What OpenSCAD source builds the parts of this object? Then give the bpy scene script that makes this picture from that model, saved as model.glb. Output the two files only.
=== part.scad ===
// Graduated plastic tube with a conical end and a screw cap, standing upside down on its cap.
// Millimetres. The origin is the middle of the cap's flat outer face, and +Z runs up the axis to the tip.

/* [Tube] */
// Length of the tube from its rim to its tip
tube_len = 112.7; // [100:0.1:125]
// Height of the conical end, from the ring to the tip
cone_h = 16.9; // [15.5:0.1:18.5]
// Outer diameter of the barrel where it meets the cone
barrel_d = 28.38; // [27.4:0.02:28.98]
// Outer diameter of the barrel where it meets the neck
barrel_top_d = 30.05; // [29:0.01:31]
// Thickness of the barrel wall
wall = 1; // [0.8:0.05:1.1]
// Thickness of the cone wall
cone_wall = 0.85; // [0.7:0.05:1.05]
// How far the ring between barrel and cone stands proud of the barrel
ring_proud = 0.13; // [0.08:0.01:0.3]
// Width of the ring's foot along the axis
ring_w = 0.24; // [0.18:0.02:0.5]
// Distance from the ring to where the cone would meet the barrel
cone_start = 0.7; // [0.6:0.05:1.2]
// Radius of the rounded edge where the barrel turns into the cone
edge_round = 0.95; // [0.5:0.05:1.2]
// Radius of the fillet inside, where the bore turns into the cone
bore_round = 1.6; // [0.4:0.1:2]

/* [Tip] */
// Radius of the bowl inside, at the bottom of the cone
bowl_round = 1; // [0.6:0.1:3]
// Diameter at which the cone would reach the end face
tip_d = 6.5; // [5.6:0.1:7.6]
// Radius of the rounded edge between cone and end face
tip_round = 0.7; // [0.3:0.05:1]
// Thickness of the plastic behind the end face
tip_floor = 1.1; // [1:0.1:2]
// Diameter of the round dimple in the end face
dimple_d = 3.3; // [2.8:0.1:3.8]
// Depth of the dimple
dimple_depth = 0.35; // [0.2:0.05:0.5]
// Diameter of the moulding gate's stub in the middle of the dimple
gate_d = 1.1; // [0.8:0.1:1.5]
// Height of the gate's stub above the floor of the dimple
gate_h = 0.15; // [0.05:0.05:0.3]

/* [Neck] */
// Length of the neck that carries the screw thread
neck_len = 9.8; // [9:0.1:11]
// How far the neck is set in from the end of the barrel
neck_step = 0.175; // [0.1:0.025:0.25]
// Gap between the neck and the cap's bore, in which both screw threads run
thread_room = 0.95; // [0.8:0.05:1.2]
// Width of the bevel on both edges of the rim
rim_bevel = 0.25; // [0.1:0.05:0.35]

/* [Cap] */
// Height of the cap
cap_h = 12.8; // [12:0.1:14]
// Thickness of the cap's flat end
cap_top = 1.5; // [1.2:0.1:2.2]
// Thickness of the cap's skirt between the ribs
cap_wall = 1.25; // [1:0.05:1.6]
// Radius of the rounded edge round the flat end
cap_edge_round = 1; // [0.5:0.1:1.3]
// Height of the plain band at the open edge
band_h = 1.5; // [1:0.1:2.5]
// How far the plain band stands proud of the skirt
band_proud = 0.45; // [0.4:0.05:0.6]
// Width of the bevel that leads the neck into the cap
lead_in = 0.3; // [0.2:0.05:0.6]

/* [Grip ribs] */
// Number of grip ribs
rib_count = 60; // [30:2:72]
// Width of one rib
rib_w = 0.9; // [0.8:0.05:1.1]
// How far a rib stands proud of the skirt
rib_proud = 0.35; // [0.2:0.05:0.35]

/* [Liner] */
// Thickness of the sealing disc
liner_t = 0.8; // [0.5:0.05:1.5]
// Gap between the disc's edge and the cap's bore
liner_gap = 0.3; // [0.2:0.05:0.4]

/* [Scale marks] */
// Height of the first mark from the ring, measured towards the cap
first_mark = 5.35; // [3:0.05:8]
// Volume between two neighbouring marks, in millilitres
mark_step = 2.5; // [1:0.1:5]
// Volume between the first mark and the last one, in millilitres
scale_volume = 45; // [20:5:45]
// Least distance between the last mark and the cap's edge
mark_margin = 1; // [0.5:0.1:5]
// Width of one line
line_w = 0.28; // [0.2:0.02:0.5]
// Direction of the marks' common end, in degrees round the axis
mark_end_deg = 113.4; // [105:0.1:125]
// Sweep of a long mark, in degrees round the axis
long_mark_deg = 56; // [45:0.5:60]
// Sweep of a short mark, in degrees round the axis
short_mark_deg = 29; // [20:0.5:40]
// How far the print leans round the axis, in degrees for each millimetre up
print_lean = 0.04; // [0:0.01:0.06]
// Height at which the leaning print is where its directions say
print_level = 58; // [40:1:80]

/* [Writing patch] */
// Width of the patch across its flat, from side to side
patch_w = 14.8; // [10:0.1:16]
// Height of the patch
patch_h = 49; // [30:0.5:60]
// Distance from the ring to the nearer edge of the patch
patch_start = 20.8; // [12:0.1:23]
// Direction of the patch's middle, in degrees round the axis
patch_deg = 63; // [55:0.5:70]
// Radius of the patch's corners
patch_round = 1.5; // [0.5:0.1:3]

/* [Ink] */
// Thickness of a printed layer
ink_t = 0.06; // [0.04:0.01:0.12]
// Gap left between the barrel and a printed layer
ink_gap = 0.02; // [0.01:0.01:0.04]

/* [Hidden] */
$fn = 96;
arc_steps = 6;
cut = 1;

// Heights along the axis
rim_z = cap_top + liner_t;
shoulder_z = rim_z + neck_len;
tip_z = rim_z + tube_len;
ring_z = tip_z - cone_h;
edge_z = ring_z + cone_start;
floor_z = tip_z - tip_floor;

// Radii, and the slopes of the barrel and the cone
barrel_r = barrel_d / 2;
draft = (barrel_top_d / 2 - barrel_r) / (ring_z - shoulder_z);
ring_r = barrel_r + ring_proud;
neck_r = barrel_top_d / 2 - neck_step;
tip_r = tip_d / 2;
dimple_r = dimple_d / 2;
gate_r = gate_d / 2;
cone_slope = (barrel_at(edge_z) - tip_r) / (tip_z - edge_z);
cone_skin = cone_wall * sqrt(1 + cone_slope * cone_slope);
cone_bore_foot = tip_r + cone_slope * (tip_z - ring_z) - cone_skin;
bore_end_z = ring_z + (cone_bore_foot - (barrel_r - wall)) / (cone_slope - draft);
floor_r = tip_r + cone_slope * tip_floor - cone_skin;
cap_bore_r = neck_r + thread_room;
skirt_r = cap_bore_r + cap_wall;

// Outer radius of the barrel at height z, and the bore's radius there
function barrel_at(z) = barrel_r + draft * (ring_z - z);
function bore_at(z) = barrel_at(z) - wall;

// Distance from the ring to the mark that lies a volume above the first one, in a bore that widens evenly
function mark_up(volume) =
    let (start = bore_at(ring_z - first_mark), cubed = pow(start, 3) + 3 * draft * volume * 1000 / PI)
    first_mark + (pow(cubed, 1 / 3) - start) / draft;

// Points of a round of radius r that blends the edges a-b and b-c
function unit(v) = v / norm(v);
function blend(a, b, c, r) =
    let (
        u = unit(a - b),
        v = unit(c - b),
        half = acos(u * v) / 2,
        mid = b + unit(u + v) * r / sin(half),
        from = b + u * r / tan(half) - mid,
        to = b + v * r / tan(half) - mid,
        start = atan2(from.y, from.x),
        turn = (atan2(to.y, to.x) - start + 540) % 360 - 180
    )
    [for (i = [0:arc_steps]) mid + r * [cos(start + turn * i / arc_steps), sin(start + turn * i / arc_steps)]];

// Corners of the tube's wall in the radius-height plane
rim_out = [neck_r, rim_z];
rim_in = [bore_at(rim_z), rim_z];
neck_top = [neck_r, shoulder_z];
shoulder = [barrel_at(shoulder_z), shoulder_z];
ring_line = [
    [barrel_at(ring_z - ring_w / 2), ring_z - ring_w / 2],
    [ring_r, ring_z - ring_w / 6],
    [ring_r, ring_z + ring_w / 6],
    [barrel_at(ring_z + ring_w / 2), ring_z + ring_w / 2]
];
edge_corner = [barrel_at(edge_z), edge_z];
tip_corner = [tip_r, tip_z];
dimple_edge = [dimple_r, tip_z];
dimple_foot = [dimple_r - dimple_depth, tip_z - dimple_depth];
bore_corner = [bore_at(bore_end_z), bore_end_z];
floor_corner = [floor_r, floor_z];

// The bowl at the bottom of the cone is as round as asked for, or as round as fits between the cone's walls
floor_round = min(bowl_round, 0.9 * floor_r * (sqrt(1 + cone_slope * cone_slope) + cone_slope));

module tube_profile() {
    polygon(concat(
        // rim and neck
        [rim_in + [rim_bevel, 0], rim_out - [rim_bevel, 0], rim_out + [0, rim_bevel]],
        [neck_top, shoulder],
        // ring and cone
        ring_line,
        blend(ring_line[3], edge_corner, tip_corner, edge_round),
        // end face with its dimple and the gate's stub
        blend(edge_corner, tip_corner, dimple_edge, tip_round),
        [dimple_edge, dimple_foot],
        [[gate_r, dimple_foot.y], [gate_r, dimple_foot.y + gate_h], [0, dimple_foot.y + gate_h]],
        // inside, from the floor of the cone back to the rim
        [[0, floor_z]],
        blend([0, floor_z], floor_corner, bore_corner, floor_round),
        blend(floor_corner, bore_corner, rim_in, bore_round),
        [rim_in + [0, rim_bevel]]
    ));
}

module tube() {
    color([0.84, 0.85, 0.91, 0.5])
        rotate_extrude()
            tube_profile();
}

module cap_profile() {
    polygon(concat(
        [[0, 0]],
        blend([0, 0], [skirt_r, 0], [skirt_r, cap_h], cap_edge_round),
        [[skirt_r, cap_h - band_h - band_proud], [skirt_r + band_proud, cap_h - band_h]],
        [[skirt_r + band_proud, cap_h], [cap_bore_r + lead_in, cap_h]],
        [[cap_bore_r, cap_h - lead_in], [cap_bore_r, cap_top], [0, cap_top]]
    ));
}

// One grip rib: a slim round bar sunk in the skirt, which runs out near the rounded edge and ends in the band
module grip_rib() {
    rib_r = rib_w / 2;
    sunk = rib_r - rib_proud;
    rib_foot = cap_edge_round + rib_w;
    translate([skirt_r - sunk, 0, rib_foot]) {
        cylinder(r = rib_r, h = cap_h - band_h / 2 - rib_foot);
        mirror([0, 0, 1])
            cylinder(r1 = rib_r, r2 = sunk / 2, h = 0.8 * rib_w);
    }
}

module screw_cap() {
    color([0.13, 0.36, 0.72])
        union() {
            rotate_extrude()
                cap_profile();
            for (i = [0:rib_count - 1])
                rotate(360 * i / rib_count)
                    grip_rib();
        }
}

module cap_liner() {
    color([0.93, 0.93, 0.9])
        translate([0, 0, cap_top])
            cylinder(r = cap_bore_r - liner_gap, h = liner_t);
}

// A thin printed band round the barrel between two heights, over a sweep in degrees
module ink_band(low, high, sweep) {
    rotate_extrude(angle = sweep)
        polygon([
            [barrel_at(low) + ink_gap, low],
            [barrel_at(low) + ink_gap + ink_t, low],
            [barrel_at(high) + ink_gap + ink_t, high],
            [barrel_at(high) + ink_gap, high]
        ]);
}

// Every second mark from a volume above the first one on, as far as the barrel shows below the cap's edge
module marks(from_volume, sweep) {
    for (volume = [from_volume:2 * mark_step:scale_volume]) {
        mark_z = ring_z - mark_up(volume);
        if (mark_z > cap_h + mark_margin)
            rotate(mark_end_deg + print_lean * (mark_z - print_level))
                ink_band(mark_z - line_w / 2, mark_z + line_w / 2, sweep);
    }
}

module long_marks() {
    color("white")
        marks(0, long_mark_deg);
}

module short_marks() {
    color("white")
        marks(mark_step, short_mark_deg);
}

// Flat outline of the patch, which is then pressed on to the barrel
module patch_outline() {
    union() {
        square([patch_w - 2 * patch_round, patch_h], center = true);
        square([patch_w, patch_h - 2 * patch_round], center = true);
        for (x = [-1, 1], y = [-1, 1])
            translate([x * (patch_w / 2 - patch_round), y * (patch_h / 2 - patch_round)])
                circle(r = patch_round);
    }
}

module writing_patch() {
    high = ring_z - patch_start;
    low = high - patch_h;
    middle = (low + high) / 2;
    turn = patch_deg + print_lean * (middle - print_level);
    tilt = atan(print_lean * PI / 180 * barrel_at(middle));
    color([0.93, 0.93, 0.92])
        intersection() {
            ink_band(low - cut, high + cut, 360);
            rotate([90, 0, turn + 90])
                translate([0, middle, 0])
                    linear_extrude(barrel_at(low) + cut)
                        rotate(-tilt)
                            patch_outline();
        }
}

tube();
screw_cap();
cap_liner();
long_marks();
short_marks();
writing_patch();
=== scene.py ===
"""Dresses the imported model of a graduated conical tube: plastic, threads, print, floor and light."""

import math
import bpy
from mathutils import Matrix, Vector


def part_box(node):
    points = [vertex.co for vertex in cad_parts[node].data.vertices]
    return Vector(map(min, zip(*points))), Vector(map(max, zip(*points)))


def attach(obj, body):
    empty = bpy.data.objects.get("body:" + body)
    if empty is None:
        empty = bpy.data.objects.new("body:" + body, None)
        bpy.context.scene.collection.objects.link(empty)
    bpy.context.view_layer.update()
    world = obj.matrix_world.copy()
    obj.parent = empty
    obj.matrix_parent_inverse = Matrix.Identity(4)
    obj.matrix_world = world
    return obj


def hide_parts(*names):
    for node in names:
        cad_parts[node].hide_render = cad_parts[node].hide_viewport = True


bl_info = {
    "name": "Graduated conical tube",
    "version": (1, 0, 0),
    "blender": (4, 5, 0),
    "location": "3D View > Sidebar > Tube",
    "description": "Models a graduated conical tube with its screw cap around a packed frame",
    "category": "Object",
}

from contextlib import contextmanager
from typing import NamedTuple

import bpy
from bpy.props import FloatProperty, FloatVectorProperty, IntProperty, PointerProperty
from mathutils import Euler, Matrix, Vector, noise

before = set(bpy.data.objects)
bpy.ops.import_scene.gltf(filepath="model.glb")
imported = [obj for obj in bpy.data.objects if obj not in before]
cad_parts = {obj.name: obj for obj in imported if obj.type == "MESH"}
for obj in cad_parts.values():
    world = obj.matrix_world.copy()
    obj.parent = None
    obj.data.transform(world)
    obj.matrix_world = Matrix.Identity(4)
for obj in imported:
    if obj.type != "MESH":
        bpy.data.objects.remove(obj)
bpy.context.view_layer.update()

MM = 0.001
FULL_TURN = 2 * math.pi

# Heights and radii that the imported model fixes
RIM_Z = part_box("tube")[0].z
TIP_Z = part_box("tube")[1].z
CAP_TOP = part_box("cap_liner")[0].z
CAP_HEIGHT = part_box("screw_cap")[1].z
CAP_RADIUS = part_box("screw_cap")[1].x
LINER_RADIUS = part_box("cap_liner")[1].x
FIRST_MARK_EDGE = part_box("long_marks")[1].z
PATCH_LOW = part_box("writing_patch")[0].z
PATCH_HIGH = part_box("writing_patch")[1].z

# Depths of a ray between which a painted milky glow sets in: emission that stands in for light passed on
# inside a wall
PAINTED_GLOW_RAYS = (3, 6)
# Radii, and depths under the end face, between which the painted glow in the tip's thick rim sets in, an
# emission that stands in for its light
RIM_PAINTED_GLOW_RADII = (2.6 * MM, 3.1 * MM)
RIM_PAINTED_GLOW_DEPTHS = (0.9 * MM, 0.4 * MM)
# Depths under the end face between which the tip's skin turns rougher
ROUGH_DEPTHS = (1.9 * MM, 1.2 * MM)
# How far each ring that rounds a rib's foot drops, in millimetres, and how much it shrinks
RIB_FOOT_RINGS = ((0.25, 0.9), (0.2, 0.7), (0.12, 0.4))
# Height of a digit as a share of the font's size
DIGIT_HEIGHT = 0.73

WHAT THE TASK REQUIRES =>
Everything from the first line of the material through the line containing "bore_round = 1.6; // [0.4:0.1:2]" is to be printed exactly; lines after that are to be left out.

RESPONSE TO THE TASK =>
What OpenSCAD source builds the parts of this object? Then give the bpy scene script that makes this picture from that model, saved as model.glb. Output the two files only.
=== part.scad ===
// Graduated plastic tube with a conical end and a screw cap, standing upside down on its cap.
// Millimetres. The origin is the middle of the cap's flat outer face, and +Z runs up the axis to the tip.

/* [Tube] */
// Length of the tube from its rim to its tip
tube_len = 112.7; // [100:0.1:125]
// Height of the conical end, from the ring to the tip
cone_h = 16.9; // [15.5:0.1:18.5]
// Outer diameter of the barrel where it meets the cone
barrel_d = 28.38; // [27.4:0.02:28.98]
// Outer diameter of the barrel where it meets the neck
barrel_top_d = 30.05; // [29:0.01:31]
// Thickness of the barrel wall
wall = 1; // [0.8:0.05:1.1]
// Thickness of the cone wall
cone_wall = 0.85; // [0.7:0.05:1.05]
// How far the ring between barrel and cone stands proud of the barrel
ring_proud = 0.13; // [0.08:0.01:0.3]
// Width of the ring's foot along the axis
ring_w = 0.24; // [0.18:0.02:0.5]
// Distance from the ring to where the cone would meet the barrel
cone_start = 0.7; // [0.6:0.05:1.2]
// Radius of the rounded edge where the barrel turns into the cone
edge_round = 0.95; // [0.5:0.05:1.2]
// Radius of the fillet inside, where the bore turns into the cone
bore_round = 1.6; // [0.4:0.1:2]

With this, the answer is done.